The widely publicized result was not only that medication like Ritalin or Adderall trounced behavioral therapy, but also that combining the two did little beyond what medication could do alone. The finding has become a pillar of pharmaceutical companies’ campaigns to market A.D.H.D. drugs, and is used by insurance companies and school systems to argue against therapies that are usually more expensive than pills.
But in retrospect, even some authors of the study — widely considered the most influential study ever on A.D.H.D. — worry that the results oversold the benefits of drugs, discouraging important home- and school-focused therapy and ultimately distorting the debate over the most effective (and cost-effective) treatments. [Emphasis added]
The study is the Multimodal Treatment of Attention Deficit Hyperactivity Disorder (MTA) study. It is among the best studies ever conducted in child psychiatry. Large samples of children diagnosed with ADHD were randomized into groups that received (a) the usual treatment offered in their community (‘Community Care’), (b) high-quality behavioral treatment, (c) medication following evidence-based guidelines, or (d) behavioral treatment and medication (‘Combined Treatment’). Community Care (a) might have included medication or behavioral treatment, but not the carefully-managed, evidence-based therapies delivered in conditions (b)-(d). Children were followed for 14 months. The Figure below presents the key results.

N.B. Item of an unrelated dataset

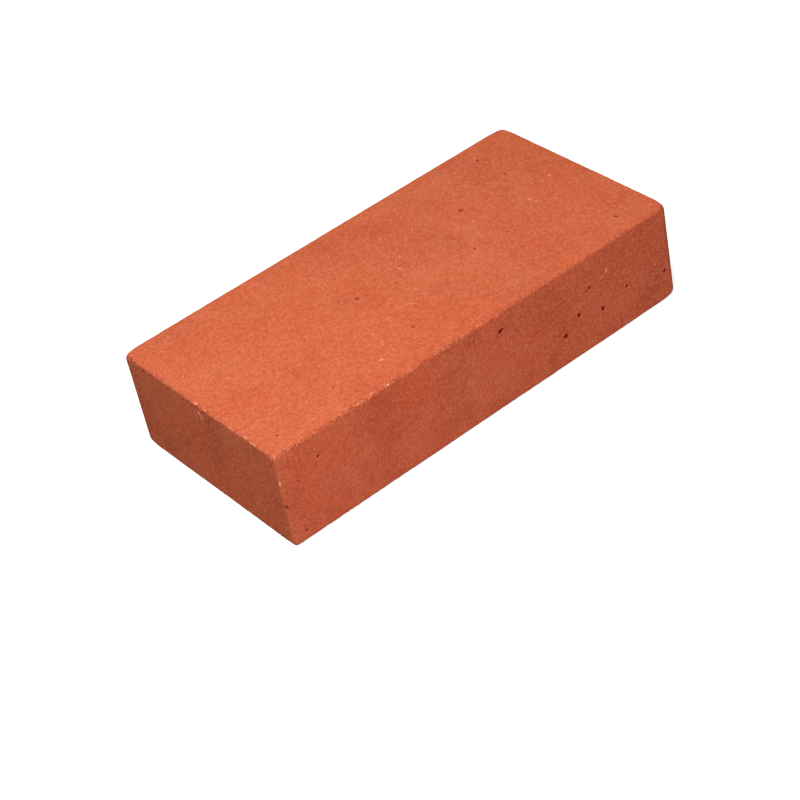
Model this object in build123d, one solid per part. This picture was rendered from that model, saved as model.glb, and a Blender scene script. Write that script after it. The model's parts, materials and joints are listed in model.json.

Statistical analyses showed that for most of these outcomes, behavioral treatment, medication, and combined treatment showed better results than community care. But although combined treatment was somewhat more successful than medication alone for some outcomes, those differences were not statistically reliable. The researchers concluded that
Combined behavioral intervention and stimulant medication—multimodal treatment, the current criterion standard for ADHD interventions—yielded no significantly greater benefits than medication management for core ADHD symptoms; this parallels findings reported by others.
The implication for practice was to medicate, medicate, and medicate. Medication is a much easier health service to deliver than behavioral treatment. Primary care physicians rarely have skills in behavioral treatment and even if they do they do not have the time that behavioral treatment requires. Similarly, it is much easier for a parent to give a child a pill than to change your behavior and your child’s. (Trust me on this: I raised five children.)
Yet several of the MTA authors are concerned that the study’s apparent validation of a “medication-only” strategy may have harmed children. They — and I — believe that even if there is a short term role for medication, children with ADHD symptoms need training to build the cognitive and social skills to function successfully without medication. Co-author Dr. Lily Hechtman:
I hope [the MTA] didn’t do irreparable damage. The people who pay the price in the end is the kids. That’s the biggest tragedy in all of this.
What went wrong?
It’s not that the MTA researchers were compromised by the pharmaceutical corporations. The study was conducted without drug company support. The constant promotion of medication by Big Pharma created a receptive environment for the message that “drugs are all you need,” but that’s not the authors’ fault.
The most important problem with the reception of the MTA findings was that we didn’t take a sufficiently developmental perspective in thinking about the problem. Learning to regulate your behavior and focus your attention are among the most important developmental tasks in childhood. A lot of this learning requires training by adults: This is much of what parenting and primary education are about. Some children need more help in this than others. Medication may be part of that help, but it is not a substitute for training. These developmental processes continue throughout childhood. This means that a 14-month study was not a sufficiently long period to draw definitive conclusions about the value of behavioral treatment or combined therapy.
ADHD has serious, long term effects on children. There hasn’t been nearly enough research on behavioral treatments for it; that has got to change. If you are parent and your child is taking an ADHD medication, I’m not recommending that you stop. But I do recommend that you find out what other treatment options may be available for you.
Disclosure: Like Aaron, I’ve published on ADHD. I am the statistician for a group seeking to developed an improved method to treat ADHD and I receive funding for this work. Several of the MTA investigators are my friends.